In this study, we synthesized a low-cost, high-benefit material, using a simple process to prepare copper oxide-modified zinc oxide nanostructures. FESEM showed the presence of copper oxide nanoparticles and zinc oxide tetrapods. After modification, the zinc oxide material exhibited good electrocatalytic performance when used as an electrode to detect glucose. When applied even to low concentrations of glucose solution, it can produce differences in the current response of the CV curve. After adding other interfering substances in the human blood to test-measure, the sensor in this study could still accurately identify the correct glucose concentration, without being affected by the adsorption of chloride ions. At the same time, the copper oxide-modified zinc oxide material has a lower cost and better performance than other precious metal electrodes. Its advantages, which include high efficiency, stability, accuracy, and reproducibility, give it considerable potential for future application in the development of a blood glucose sensor. Although some of the sensing values are not very superior, the overall device structure can be optimized, such as by improving the crystallization characteristics of CuO or reusing a smaller size of zinc oxide to increase the specific surface area. The analytical performances of enzyme-free glucose sensors by utilized various CuO and corresponding support metal/oxide nanostructure in terms of sensitivity, response time, and linear working range were compared with this present work [19,22,44,47,48,49] and are summarized in

Table 1. Comparison of various non-enzymatic electrochemical sensors based on CuO electrodes.
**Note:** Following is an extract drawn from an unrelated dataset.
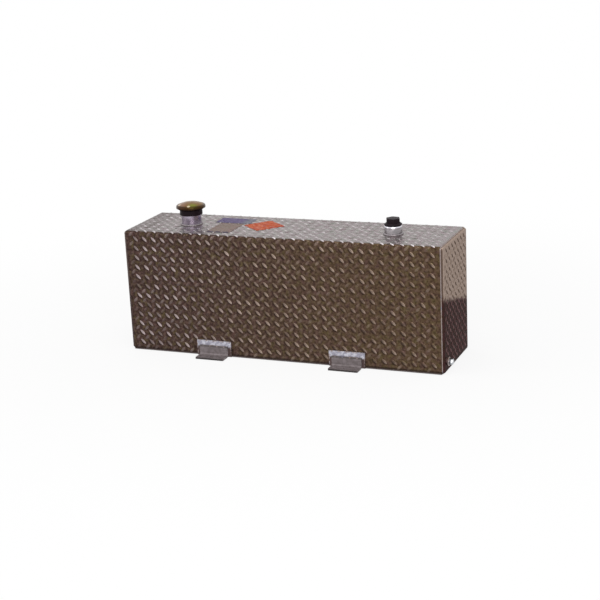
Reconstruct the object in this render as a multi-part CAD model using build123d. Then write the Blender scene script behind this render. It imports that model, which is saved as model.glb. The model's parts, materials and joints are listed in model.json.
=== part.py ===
from build123d import *
from math import ceil, cos, floor, radians, sin
import os

# A truck bed transfer tank: a rectangular fuel tank welded from tread plate,
# with a capped filler neck, a plugged pump port, a drain and four bolt-down feet.
# Millimetres. X runs along the tank, -Y is the front, +Z is up. The origin is
# the middle of the bottom face.

# Tank body
tank_length = 1219.2
tank_depth = 304.8
tank_height = 457.2
sheet = 3.0
wrapper_bend = 6.0
pan_reveal = 10.0
pan_flange = 28.0
pan_bend = 2.5
pan_corner_ease = 3.0
end_weld_leg = 3.5
seam_groove = 2.0
sheet_gap = 0.25

# Raised lugs of the tread plate: one family leans one way on a lattice, and the other leans
# the other way at the middles of its cells. They stand on the front and the two ends, and the
# top and the back are left as plain sheet.
lug_length = 26.0
lug_width = 8.0
lug_height = 1.2
lug_root = 0.4
lug_lean = 45.0
lug_clearance = 1.5
front_lug_spacing = (36.6, 36.0)
front_lug_place = (-12.5, 248.6)
end_lug_spacing = (36.6, 37.0)
end_lug_place = (2.5, 361.2)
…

Electrode	Methods	Sensitivity (µA·cm−2·mM−1)	Linear Range (mM)	Response Time (s)	Ref.
CuO NWs/Cu foam	Electrochemical anodization	2217.4	0.001–18.8	N·A.	19
CuO-ZnO NRs/FTO	Solution Process	2961.8	0.001–8.45	<2	22
Ag NPs/CuO NFs-ITO	Electrospinning	1347	0.0005–0.55	<3	46
Mesoporous CuO	Nanocasting method	26.6	0.1–3	N·A.	47
CuO NFs and NPs/TiO2 NTs	Seed-mediated synthesis method	79.9	0–2.0	<3	48
CuO/graphene	Microwave-assisted synthesis	37.63	5–14	1	49
CuO/ZnO/FTO	Solution Process	1142	Up to 7	~1.5	This work

NWs: nanowires; NRs: nanorods; NFs: nanofibers; NPs: nanoparticles; NTs: nanotubes.
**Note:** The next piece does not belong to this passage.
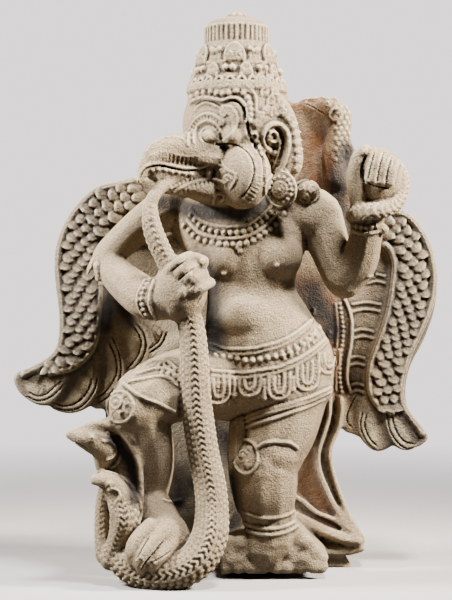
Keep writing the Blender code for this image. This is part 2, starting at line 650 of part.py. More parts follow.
def face(clay, surface):
    place, normal = surface.at(209.5, 136.5)
    dome(clay, place, normal, Vector((0, 0, 1)), 8.5, 8.5, 8.0)
    rib(clay, surface, arc((209, 137), (12, 13), -20, 200, 9), 1.5, 0.6)
    rib(clay, surface, arc((207, 137), (17, 19), 20, 190, 9), 1.5, 0.8)
    rib(clay, surface, arc((207, 139), (21, 26), 45, 185, 9), 1.8, 1.0)
    # the diadem's double arch, with beads between its two rims
    rib(clay, surface, ARCH, 1.8, 0.8)
    studs(clay, surface, ARCH_BEADS, 6.0, 2.6)
    rib(clay, surface, LOWER_ARCH, 1.8, 0.8)
    # the curl behind the eye
    for inset in (0, 5):
        rib(clay, surface, [(221 + inset, 142), (229 + inset * 0.8, 131), (233 + inset * 0.8, 119),
                            (231 + inset, 108 - inset * 0.4), (225, 105 - inset * 0.5), (220 - inset, 110),
                            (222, 115)], 1.8, 0.8)
    rib(clay, surface, CHEEK, 1.6, 0.2)
    # crest of the beak, lips, teeth and the corner of the mouth
    rib(clay, surface, [(186, 141), (176, 136), (164, 139), (154, 145), (147, 154)], 1.6, 0.2)
    rib(clay, surface, LIP, 2.0, 0.5)
    rib(clay, surface, [(143, 163), (152, 157), (166, 153), (180, 156), (196, 157), (214, 154)], 1.3, 0.2)
    studs(clay, surface, [(151, 171), (164, 171), (178, 173), (198, 172)], 4.6, 2.0, 2.6)
    rib(clay, surface, [(169, 191), (179, 186), (193, 181), (205, 179), (216, 182), (224, 188)], 1.6, 0.4)
    place, normal = surface.at(208.5, 172)
    dome(clay, place, normal, Vector((0, 0, 1)), 4, 7, 3.5)
    rib(clay, surface, spiral((224, 173), 8, 200, -1.2), 1.5, 0.3)
    rib(clay, surface, [(218, 160), (226, 163), (234, 171), (234, 181), (228, 187)], 1.5, 0.3)


def ear(clay, surface):
    rib(clay, surface, [(276, 153), (268, 149), (264, 140), (265, 129), (273, 124), (283, 129), (287, 141),
                        (286, 156), (280, 166)], 3.0, 1.0)
    rib(clay, surface, [(269, 131), (275, 131), (278, 138), (275, 144), (271, 141)], 2.2, 1.2)
    for across, down in even_line(smooth_line(CURL_BORDER, 6), 9.5):
        place, normal = surface.at(across, down)
        dome(clay, place, normal, Vector((0, 0, 1)), 4.6, 4.6, 3.4, BEAD)
    for across, down in even_line([(254, 138), (258, 152), (267, 162), (275, 169)], 8):
        place, normal = surface.at(across, down)
        dome(clay, place, normal, Vector((0.5, 0, -1)), 3.6, 5.0, 2.6, BEAD)
    # the round pendant under the ear
    centre = (281, 188)
    rib(clay, surface, arc(centre, (15, 15), 0, 360, 16), 1.8, 0.4)
    studs(clay, surface, arc(centre, (11, 11), 0, 360, 13), 6.0, 2.2)
    rib(clay, surface, arc(centre, (6.5, 6.5), 0, 360, 10), 1.3, 0.4)
    place, normal = surface.at(*centre)
    dome(clay, place, normal, Vector((0, 0, 1)), 4.0, 4.0, 3.5)
    # locks on the shoulder
    for across, down, radius, start in ((303, 187, 5.5, 90), (313, 190, 5.5, 20), (306, 198, 5.5, 200)):
        rib(clay, surface, spiral((across, down), radius, start, 1.1, 8), 1.5, 0.5)
    # leaf clusters up the side of the crown
    for across, down in ((262, 70), (270, 76), (264, 84), (274, 88), (268, 96), (281, 100), (274, 104),
                         (286, 111)):
        place, normal = surface.at(across, down)
        dome(clay, place, normal, Vector((-0.6, 0, 1)), 4.4, 6.0, 3.2, BEAD)


def jewels(clay, surface):
    """Necklace, bracelets and anklets."""
    inner = [(191, 215), (199, 225), (208, 230), (223, 233), (238, 233), (250, 230), (262, 222), (270, 213)]
    outer = [(184, 226), (198, 239), (212, 243), (229, 245), (247, 243), (262, 235), (275, 225), (284, 214)]
    middle = [((a + c) / 2, (b + d) / 2) for (a, b), (c, d) in zip(inner, outer)]
    studs(clay, surface, inner, 6.6, 2.8)
    rib(clay, surface, middle, 1.8, 0.6)
    rib(clay, surface, [(across, down - 6) for across, down in inner], 1.6, 0.4)
    studs(clay, surface, outer, 6.8, 3.0)
    for across, down, radius in ((238, 247, 3.6), (240, 251, 2.6), (224, 273, 2.4), (277, 265, 2.4)):
        place, normal = surface.at(across, down)
        dome(clay, place, normal, Vector((0, 0, 1)), radius, radius, 2.6, BEAD)
    studs(clay, surface, [(150, 280), (143, 292), (142, 304), (149, 319)], 5.6, 2.4)
    rib(clay, surface, [(145, 281), (138, 294), (138, 306), (144, 316)], 1.8, 0.5)
    rib(clay, surface, [(154, 281), (150, 294), (150, 306), (156, 320)], 1.8, 0.5)
    studs(clay, surface, [(352, 226), (366, 228), (381, 225)], 5.0, 2.4)
    rib(clay, surface, [(349, 231), (366, 234), (382, 231)], 1.7, 0.5)
    for down in (513, 524, 530):
        rib(clay, surface, [(244, down - 1), (258, down + 4), (272, down + 5), (286, down + 2),
                            (297, down - 4)], 1.9, 0.4)
    rib(clay, surface, [(163, 500), (170, 502), (181, 500)], 1.8, 0.4)


BELT_TOP = [(210, 345), (226, 349), (250, 349), (266, 346), (284, 340), (300, 330), (311, 320), (314, 310)]
BELT_BEADS = [(215, 356), (232, 358), (250, 361), (268, 358), (284, 355), (297, 349), (309, 340), (319, 329)]
BELT_LINE = [(212, 371), (242, 373), (258, 371), (276, 368), (292, 362), (308, 353), (322, 342), (330, 333)]
HEM_LINE = [(240, 425), (250, 416), (273, 408), (304, 399), (330, 388)]
HEM = [(233, 435), (250, 426), (273, 419), (304, 408), (324, 399)]
# Garlands under the belt: centre, top and bottom of each loop
GARLANDS = [(218, 376, 403), (250, 376, 396), (279, 374, 399), (307, 362, 390), (329, 350, 373)]


def medallions(clay, surface):
    for centre, reach in (((121, 408), 14), ((239, 457), 18.5)):
        rib(clay, surface, arc(centre, (reach * 0.8, reach), 0, 360, 14), 1.9, 0.4)
        rib(clay, surface, spiral(centre, reach * 0.6, 30, 1.3, 10), 1.6, 0.4)


def belt(clay, surface):
    rib(clay, surface, BELT_TOP, 2.0, 0.6)
    rib(clay, surface, [(across - 1, down + 5) for across, down in BELT_TOP], 1.5, 0.3)
    studs(clay, surface, BELT_BEADS, 7.4, 3.0)
    rib(clay, surface, BELT_LINE, 1.9, 0.5)
    rib(clay, surface, [(across, down + 5) for across, down in BELT_LINE], 1.5, 0.3)
    for across, top, bottom in GARLANDS:
        for spread in (10.5, 5.0):
            low = bottom - (10.5 - spread)
            rib(clay, surface, [(across - spread, top + 4), (across - spread, low - 8),
                                (across - spread * 0.6, low - 1), (across, low),
                                (across + spread * 0.6, low - 2), (across + spread, low - 9),
                                (across + spread, top)], 1.7, 0.4)
    for (first, top, _), (second, _, bottom) in zip(GARLANDS, GARLANDS[1:]):
        middle = (first + second) / 2
        rib(clay, surface, [(middle, top + 4), (middle, bottom - 4)], 1.6, 0.5)
        place, normal = surface.at(middle, bottom - 1)
        dome(clay, place, normal, Vector((0, 0, 1)), 2.8, 3.6, 2.6, BEAD)
    for line in (HEM_LINE, [(across, down + 4) for across, down in HEM_LINE], HEM):
        rib(clay, surface, line, 1.9, 0.4)
    # folds of the cloth on the raised thigh
    for lower in (0, 8, 16):
        rib(clay, surface, [(145 - lower, 366 + lower), (156, 361 + lower), (168, 362 + lower),
                            (176, 369 + lower)], 1.9, 0.4)
    rib(clay, surface, [(124, 384), (134, 392), (146, 399), (160, 404), (174, 412)], 1.9, 0.5)
    medallions(clay, surface)
    rib(clay, surface, [(257, 448), (263, 444), (271, 442), (281, 442), (290, 443), (297, 448)], 2.2, 0.5)


def along_tube(stations, pitch):
    """Rows along a limb: place, heading, front, side and radius, the last in metres."""
    line = even_line(smooth_line(stations, 8), pitch)
    places = [seen(*row[:3]) for row in line]
    rows = []
    for n, row in enumerate(line):
        heading = (places[min(n + 1, len(line) - 1)] - places[max(n - 1, 0)]).normalized()
        front = Vector((0, -1, 0)) - heading * -heading.y
        front.normalize()
        rows.append((places[n], heading, front, heading.cross(front), row[3] * shrink(row[2]) * CELL))
    return rows


def scaly(clay, stations, pitch, sides=(-1, 1)):
    """A naga's scales: a ridge of chevrons down its front and round scales at both sides."""
    for place, heading, front, side, radius in along_tube(stations, pitch):
        for hand in sides:
            ridge = [place + front * radius * 1.02 - heading * radius * 0.1,
                     place + (front * 0.93 + side * hand * 0.36) * radius + heading * radius * 0.22]
            bar(clay, ridge, [radius * 0.11] * 2, sides=1)
            outward = (front * 0.74 + side * hand * 0.67).normalized()
            dome(clay, place + outward * radius * 0.94, outward, heading, radius * 0.3 / CELL, pitch * 0.5,
                 radius * 0.16 / CELL, BEAD)


def naga_carving(clay, surface):
    scaly(clay, NAGA[3:], 8.5)
    scaly(clay, TAIL, 6.5)
    for centre, radius in (((92, 438), 4.2), ((109.5, 483), 3.6), ((328, 103), 3.4)):
        place, normal = surface.at(*centre)
        dome(clay, place, normal, Vector((0, 0, 1)), radius, radius, radius * 0.8, BEAD)
    rib(clay, surface, arc((107, 449), (10, 10), 110, -80, 8), 1.8, 0.6)
    rib(clay, surface, arc((113, 494), (7, 7), 110, -80, 8), 1.6, 0.6)
    rib(clay, surface, arc((335, 116), (7, 7), 0, 360, 12), 1.6, 0.6)
    studs(clay, surface, [(348, 112), (352, 124), (351, 138), (346, 150)], 6.0, 2.6)
    studs(clay, surface, [(340, 128), (341, 140), (336, 152)], 6.5, 2.8)


def carve(form):
    """The finished relief: the rough figure with everything that is carved on it."""
    surface = Surface(form)
    clay = Clay()
    clay.add_mesh_object(form)
    wings(clay, surface)
    crown_carving(clay)
    for carving in (face, ear, jewels, belt, naga_carving):
        carving(clay, surface)
    return skin(clay, "garuda_relief", STONE_GRAIN, 1)


def bake(item):
    """Turn what the modifiers make of an object into its own mesh."""
    mesh = finished_mesh(item)
    item.modifiers.clear()
    item.data = mesh


def facet(relief):
    """Keep the facets that matter to the form."""
    relief.modifiers.new("split", "TRIANGULATE")
    bake(relief)
    simplify = relief.modifiers.new("facet", "DECIMATE")
    simplify.ratio = MOST_TRIANGLES / len(relief.data.polygons)
    bake(relief)
    # close up any edge in which more than two facets meet
    maker = bmesh.new()
    maker.from_mesh(relief.data)
    while tight := [edge for edge in maker.edges if len(edge.link_faces) > 2]:
        bmesh.ops.collapse(maker, edges=tight)
    maker.to_mesh(relief.data)
    maker.free()


def level(relief):
    """Cut the foot flat at the ground, and centre the relief over it."""
    maker = bmesh.new()
    bmesh.ops.create_cube(maker, size=2 * HEIGHT)
    ground = bpy.data.meshes.new("ground")
    maker.to_mesh(ground)
    maker.free()
    block = bpy.data.objects.new("ground", ground)
    bpy.context.scene.collection.objects.link(block)
    block.location.z = -HEIGHT
    cut = relief.modifiers.new("cut", "BOOLEAN")
    cut.object = block
    cut.solver = "EXACT"
    bake(relief)
    bpy.data.objects.remove(block)
    corners = np.array([vertex.co for vertex in relief.data.vertices])
    middle = (corners.min(axis=0) + corners.max(axis=0)) / 2
    relief.data.transform(Matrix.Translation((-middle[0], -middle[1], 0)))


def finish(relief):
    """The stone's colour, its shading, and the collection that holds it."""
    stone = bpy.data.materials.new("sandstone")
    stone.use_nodes = True
    shader = stone.node_tree.nodes["Principled BSDF"]
    shader.inputs["Base Color"].default_value = STONE_COLOUR
    shader.inputs["Roughness"].default_value = STONE_ROUGHNESS
    relief.data.materials.append(stone)
    relief.data.shade_smooth()
    relief.data.set_sharp_from_angle(angle=math.radians(45))
    carving = bpy.data.collections.new("garuda_relief")
    bpy.context.scene.collection.children.link(carving)
    carving.objects.link(relief)
    bpy.context.scene.collection.objects.unlink(relief)


def main():
    clear_scene()
    form = make_form()
    relief = carve(form)
    bpy.data.objects.remove(form)
    bake(relief)
    facet(relief)
    level(relief)
    finish(relief)


main()
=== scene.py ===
"""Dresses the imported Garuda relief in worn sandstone, and sets it before the photo's camera.

The relief is carved again here, from the same grid of cells as the solid, with a finer skin and with
the small carving that the solid's facets leave out. It is cut into pieces that all stand for the one stone.
"""

import math

import bmesh
import bpy
import numpy as np
from mathutils import Matrix, Vector
from mathutils.bvhtree import BVHTree


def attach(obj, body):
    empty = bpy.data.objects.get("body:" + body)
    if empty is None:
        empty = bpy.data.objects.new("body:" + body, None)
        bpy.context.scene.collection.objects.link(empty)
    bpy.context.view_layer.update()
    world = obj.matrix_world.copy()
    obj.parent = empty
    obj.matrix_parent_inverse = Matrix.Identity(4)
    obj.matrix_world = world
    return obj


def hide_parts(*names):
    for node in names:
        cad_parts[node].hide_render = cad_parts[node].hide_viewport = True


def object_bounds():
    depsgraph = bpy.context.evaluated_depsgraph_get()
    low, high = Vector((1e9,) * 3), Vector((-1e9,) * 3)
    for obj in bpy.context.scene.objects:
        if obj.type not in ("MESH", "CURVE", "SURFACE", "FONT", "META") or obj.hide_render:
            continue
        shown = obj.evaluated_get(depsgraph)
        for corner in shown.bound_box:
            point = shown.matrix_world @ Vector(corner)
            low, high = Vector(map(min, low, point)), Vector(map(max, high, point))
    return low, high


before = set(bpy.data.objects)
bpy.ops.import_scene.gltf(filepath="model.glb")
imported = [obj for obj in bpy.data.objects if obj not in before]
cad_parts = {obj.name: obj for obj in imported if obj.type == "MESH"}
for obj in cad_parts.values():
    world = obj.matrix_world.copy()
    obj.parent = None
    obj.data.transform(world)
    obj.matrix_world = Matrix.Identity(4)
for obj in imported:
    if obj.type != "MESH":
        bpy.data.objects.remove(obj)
CAD_LOW, CAD_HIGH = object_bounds()

HEIGHT = 1.10
# The grain of the rough form and of the carved stone, in cells of the grid
FORM_GRAIN = 2.1
STONE_GRAIN = 1.1
MOST_TRIANGLES = 860000
NODE = "garuda_relief"

# The grid, in cells
CELLS_HIGH = 550.0
CELL = HEIGHT / CELLS_HIGH
MIDDLE = 226.0
LEVEL = 300.0
EYE = 269.5
BACK = 92.0
PLANE = 50.0
VIEW = 1700.0

# Depths of the big layers, in cells out from the back
SLAB_OUT = 36.0
FIELD_OUT = 42.0


def shrink(out):
    """How much smaller a thing is than it looks, as it stands nearer the viewer than the wings."""
    return (VIEW + PLANE - out) / VIEW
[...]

. This blood glucose concentration detection mechanism was carried out electrochemically and could be one of the best choices to respond to modern society’s emphasis on resource reduction as environmental protection awareness rises.

5. Conclusions

In this study, the voltametric electrodes as the non-enzymatic glucose sensors can be synthesized successfully by immersing the ZnO nanostructures into the precursors with copper ions via the simple solution method. The CuO nanocrystallines were uniformly decorated on the surface of the tetrapod-like ZnO nano-powders which were obtained by the direct current plasma method. The support ZnO electrode not only manifests stable crystallization characteristics, but also provide a porous structure and a huge specific surface area due to the formation of a network structure through the screen-printing process. In the glucose experiment using the three-electrode method, the completed CuO/ZnO/FTO electrode is used as the working electrode during measurements. The measurement data shows that this electrode has high catalytic performance for the detection of glucose concentrations, and that the preparation of the CuO/ZnO/FTO electrode is simple and low-cost. This heterogeneous material effectively increased the current value generated by the electrocatalytic glucose at a potential of +0.6 V, and the current value of R² = 0.94 (up to 7 mM glucose). Further, it was found to yield more stable and credible data, and to be a reusable measurement system. This result was obtained by a combination of heterogeneous oxide materials (CuO/ZnO) used in glucose sensors to provide a new field of vision.